Until now, Entain said, there has not been a set curriculum for teaching Gendered Innovations at universities or via online courses for industry representatives.

“Some products and services on the market were developed from a male perspective and can have negative consequences for women when using such products,” Franziska van Almsick, ambassador of the Entain Foundation, explained.

“For example, facial recognition technologies trained with biased datasets may be worse at recognising women than men. I’m delighted that the Entain Foundation is addressing this important issue, and I’m very impressed by its dedication to promoting diversity in the technology sector.”

Consisting of seven modules, the course combines theoretical teaching on Gendered Innovations with practical tips for implementation in participants’ own organisations.

The programme is being developed by a team led by Professor Hans-Liudger Dienel, head of the Department of Work, Technology and Participation at the Institute for Vocational Education and Work Education at TU Berlin, and also director of the Nexus institute.
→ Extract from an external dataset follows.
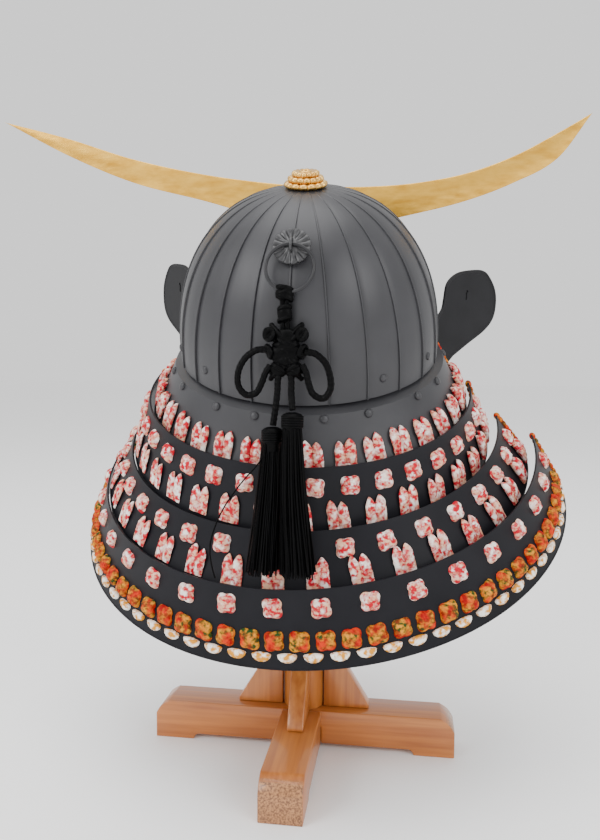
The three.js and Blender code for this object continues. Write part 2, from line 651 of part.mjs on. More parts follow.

The first two members of the programme’s advisory board are Professor Martina Schraudner and Dr. Elizabeth Pollitzer.

Schraudner leads the Fraunhofer Centre for Responsible Research and Innovation, as well as the Department of Gender and Diversity in Technology and Product Development at TU Berlin. Since 2018, she has also been Member of the Management Board of acatech, Germany’s National Academy of Science and Engineering.

Pollitzer is the director of the London-based not-for-profit organisation Portia Ltd, which was founded in 2001 by a group of women scientists at Imperial College London to advance understanding of gender issues in science and organisational practices. Pollitzer is also the founder of the Gender Summit.